Efficiency and Profitability
Despite a drop in net margins, primarily due to discontinued operations, Ball Corporation's gross and operating margins improved significantly over the last year. This was achieved through better product pricing, cost controls, and the rollout of the Ball Business System. The company also streamlined its operations by divesting lower-priority businesses to prioritize core packaging segments.

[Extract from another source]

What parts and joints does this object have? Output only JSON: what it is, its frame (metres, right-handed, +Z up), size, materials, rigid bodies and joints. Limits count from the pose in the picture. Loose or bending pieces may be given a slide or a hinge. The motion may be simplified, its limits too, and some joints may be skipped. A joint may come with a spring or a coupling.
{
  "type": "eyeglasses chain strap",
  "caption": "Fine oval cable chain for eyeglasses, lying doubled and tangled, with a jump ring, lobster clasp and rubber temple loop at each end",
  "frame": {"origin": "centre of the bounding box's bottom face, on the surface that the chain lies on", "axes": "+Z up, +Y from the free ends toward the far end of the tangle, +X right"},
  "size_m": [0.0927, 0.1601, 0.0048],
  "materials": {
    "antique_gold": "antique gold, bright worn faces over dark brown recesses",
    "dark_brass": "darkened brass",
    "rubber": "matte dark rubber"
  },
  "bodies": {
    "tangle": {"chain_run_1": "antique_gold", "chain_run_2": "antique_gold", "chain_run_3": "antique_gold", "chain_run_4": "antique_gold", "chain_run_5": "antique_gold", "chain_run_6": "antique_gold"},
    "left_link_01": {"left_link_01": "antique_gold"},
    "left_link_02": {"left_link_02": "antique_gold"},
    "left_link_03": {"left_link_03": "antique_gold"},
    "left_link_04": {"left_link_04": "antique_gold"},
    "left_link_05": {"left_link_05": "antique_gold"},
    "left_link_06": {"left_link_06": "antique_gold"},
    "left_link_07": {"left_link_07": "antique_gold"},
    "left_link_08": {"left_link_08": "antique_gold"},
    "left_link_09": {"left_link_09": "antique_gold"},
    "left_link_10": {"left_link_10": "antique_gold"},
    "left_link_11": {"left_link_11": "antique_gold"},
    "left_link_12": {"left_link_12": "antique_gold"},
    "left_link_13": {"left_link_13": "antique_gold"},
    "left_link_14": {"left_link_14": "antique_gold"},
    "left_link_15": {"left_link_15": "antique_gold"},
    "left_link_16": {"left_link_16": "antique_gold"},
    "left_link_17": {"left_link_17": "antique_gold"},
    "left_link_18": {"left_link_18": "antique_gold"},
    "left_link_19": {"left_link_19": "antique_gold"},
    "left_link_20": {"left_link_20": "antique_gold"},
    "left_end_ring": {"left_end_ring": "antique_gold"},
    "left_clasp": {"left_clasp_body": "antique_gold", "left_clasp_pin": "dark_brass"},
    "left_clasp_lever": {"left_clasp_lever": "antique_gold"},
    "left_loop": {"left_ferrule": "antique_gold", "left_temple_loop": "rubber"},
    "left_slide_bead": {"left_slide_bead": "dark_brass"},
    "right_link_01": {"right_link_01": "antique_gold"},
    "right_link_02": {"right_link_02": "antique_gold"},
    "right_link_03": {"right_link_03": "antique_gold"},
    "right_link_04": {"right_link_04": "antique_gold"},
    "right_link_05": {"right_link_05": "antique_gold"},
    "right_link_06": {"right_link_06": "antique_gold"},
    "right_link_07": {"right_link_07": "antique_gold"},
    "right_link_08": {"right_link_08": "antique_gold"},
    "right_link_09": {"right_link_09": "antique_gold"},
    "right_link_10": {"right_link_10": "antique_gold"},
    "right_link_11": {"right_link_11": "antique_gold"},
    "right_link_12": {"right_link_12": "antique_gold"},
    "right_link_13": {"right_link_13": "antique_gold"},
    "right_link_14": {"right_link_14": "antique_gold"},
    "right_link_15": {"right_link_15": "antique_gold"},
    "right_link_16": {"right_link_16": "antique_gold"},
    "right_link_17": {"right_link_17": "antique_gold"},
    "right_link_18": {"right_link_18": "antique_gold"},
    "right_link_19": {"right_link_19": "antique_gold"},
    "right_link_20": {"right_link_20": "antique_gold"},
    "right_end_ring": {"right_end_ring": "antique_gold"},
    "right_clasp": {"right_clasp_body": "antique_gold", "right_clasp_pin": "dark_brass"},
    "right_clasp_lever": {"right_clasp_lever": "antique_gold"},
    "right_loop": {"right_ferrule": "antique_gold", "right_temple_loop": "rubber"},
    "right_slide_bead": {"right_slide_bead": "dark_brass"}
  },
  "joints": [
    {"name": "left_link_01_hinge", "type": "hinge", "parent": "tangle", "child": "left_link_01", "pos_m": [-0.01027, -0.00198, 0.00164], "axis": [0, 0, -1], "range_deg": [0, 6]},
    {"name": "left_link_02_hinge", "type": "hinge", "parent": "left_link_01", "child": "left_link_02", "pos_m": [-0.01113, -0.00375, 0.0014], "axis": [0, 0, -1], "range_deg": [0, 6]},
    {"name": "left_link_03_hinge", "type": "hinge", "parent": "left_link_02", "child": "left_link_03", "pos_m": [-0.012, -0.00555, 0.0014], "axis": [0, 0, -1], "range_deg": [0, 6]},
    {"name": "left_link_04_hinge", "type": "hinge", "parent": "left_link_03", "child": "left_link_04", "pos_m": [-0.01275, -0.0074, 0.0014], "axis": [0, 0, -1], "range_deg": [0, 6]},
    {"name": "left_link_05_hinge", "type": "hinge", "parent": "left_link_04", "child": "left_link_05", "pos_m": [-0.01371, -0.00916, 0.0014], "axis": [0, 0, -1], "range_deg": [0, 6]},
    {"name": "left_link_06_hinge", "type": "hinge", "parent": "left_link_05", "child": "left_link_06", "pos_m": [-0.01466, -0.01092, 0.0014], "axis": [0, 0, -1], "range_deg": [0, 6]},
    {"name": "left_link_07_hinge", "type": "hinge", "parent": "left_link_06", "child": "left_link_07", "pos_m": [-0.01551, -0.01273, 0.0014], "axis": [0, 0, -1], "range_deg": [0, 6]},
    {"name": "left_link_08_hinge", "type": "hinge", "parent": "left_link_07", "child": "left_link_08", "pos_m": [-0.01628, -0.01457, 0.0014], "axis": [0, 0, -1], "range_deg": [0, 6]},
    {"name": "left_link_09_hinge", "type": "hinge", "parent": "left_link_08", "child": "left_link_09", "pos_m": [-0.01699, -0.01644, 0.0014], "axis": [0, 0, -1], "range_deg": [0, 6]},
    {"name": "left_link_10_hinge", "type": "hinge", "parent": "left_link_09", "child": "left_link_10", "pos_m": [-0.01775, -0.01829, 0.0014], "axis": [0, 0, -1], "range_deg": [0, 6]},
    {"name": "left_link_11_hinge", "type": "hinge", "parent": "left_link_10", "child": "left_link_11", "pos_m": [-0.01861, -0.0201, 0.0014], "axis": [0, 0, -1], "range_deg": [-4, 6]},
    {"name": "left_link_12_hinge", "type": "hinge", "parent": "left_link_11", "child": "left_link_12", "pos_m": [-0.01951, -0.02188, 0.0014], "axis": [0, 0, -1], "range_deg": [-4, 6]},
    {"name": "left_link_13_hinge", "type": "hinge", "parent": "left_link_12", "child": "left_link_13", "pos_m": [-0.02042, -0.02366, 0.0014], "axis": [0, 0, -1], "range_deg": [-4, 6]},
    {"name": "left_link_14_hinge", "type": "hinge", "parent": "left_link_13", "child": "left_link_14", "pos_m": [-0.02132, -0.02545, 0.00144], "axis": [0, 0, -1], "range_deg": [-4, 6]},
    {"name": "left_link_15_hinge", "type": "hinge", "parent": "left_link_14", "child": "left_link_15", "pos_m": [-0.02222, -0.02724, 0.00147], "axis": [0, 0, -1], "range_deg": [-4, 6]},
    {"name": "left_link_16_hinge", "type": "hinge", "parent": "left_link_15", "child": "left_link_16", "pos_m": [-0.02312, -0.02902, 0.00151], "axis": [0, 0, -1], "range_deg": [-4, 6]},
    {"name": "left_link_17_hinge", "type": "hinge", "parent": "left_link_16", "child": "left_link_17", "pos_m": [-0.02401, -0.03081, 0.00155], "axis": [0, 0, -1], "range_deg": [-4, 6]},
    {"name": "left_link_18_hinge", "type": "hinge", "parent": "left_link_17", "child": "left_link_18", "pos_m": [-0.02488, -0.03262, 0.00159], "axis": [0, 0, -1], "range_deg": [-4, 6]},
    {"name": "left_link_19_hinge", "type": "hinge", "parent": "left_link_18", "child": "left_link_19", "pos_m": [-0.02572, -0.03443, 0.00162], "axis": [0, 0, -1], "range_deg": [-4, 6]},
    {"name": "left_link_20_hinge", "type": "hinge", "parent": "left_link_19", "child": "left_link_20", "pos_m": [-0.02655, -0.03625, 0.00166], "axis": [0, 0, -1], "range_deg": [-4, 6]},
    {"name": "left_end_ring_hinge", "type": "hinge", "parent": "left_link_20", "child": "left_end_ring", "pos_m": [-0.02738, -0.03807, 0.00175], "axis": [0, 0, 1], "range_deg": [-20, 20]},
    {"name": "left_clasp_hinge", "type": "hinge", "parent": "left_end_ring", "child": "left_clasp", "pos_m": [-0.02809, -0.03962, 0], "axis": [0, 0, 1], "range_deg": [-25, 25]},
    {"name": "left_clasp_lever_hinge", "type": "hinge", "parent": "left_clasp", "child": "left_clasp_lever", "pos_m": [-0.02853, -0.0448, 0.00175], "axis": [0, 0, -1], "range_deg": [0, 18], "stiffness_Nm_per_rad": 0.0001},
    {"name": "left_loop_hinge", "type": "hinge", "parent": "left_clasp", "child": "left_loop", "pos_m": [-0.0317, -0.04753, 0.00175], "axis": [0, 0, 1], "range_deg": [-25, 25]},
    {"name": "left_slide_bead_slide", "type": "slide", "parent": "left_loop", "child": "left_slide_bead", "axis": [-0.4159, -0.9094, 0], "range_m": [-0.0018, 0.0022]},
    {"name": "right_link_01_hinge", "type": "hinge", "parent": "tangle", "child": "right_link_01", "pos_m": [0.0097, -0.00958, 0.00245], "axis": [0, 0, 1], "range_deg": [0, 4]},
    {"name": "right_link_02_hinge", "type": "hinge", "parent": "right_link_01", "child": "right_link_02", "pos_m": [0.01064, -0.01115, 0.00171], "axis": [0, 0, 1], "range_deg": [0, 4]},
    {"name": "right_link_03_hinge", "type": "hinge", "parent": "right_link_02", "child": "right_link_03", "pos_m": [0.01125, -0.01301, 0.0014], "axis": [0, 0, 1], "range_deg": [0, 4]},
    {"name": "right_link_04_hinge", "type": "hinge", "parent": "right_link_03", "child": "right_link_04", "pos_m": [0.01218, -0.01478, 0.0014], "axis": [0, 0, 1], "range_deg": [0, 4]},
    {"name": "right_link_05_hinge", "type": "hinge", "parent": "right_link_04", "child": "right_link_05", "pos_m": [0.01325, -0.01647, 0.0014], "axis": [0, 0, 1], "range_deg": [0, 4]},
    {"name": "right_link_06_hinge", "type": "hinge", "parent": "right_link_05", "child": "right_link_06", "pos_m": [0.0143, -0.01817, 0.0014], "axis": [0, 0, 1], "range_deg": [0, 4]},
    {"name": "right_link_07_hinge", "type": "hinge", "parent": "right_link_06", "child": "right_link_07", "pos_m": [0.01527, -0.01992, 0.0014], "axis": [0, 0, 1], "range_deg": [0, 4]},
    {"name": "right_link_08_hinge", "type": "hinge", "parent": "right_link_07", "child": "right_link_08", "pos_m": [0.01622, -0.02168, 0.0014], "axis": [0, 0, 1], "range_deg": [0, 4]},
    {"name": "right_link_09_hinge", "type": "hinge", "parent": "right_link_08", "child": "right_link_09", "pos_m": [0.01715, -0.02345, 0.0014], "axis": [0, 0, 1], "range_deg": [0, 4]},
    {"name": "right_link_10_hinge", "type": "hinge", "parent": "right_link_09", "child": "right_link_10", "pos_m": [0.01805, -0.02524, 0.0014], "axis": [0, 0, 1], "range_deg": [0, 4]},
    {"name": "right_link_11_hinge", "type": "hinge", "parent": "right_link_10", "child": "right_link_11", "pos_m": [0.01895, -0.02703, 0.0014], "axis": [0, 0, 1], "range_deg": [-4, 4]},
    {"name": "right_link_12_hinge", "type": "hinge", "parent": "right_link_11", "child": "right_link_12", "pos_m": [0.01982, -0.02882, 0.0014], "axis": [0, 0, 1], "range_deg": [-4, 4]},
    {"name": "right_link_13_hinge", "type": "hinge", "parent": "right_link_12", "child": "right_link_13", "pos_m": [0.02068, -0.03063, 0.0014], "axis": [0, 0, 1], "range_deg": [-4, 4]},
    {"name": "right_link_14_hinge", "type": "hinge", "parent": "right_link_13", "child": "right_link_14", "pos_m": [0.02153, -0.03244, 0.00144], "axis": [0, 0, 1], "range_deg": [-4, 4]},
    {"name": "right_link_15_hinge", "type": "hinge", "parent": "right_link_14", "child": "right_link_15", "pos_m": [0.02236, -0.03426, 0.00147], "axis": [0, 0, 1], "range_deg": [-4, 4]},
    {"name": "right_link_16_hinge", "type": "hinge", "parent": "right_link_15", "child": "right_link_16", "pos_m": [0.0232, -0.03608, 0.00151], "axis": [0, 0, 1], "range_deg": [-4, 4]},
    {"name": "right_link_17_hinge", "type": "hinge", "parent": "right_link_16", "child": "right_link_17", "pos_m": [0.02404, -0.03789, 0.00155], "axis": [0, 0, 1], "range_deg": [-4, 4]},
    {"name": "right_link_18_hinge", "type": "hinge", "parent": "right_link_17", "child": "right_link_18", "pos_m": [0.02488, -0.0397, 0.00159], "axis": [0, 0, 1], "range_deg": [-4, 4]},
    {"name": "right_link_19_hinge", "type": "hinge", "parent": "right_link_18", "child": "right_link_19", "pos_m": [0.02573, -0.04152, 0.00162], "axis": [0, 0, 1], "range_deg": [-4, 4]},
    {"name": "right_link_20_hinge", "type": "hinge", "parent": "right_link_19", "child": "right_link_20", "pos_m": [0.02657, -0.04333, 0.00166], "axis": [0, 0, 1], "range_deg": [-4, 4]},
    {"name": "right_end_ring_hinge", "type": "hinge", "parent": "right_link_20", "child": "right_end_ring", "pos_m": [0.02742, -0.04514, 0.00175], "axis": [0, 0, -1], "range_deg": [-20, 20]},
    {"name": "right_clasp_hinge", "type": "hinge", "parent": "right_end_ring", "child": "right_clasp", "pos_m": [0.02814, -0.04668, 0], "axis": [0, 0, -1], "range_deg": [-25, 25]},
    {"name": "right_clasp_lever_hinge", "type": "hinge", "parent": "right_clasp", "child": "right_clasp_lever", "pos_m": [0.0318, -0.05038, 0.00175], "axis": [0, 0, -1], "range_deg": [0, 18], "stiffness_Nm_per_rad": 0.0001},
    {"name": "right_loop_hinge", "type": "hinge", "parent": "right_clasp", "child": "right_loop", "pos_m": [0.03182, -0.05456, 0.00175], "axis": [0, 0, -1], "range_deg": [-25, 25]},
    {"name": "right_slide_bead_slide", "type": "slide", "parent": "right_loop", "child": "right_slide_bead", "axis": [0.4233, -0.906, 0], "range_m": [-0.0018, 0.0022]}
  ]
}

However, the company's return on assets (ROA) and return on equity (ROE) remain relatively low compared to historical numbers. While these metrics can be improved, it is important to note that none of the companies in the peer group have exceeded 10% in return on total capital (ROTC).
Financial Situation
As of the first quarter of 2025, Ball Corporation finished with around $449 million in cash and equivalents against $6.1 billion in long-term debt, an increase of $800 million since the end of 2024. The company issued additional senior notes at a 4.25% interest rate, enhancing its financial flexibility. The interest coverage ratio of 4.4x indicates that the company is not overleveraged and should not face significant issues with its debt.
Outlook and Valuation
The company's position in the aluminum packaging segment, driven by sustainability trends, offers long-term growth potential. However, the exposure to the beer segment, which accounts for over 30% of the business, poses risks, especially given recent declines in North American beer sales. To mitigate this, Ball Corporation should adapt its strategy to offer more alcohol-free alternatives.
For valuation, analysts forecast revenue growth ranging from 2.5% to 6.6% for the next year, with a conservative estimate of around 3% compound annual growth rate (CAGR) over the next decade. The company's earnings per share (EPS) growth is expected to be between 11% and 14% for 2025, with a long-term CAGR of around 8%. Using a discounted cash flow (DCF) analysis, the company's average fair value under a three-scenario model is around $91 per share, suggesting a potential 25% upside from the current valuation.
Conclusion
Ball Corporation is heading in the right direction, with improvements in sales volumes and pricing mix. The company's focus on innovation, sustainability, and strategic diversification positions it well for future growth. However, continued vigilance is needed to adapt to market trends and manage debt levels effectively.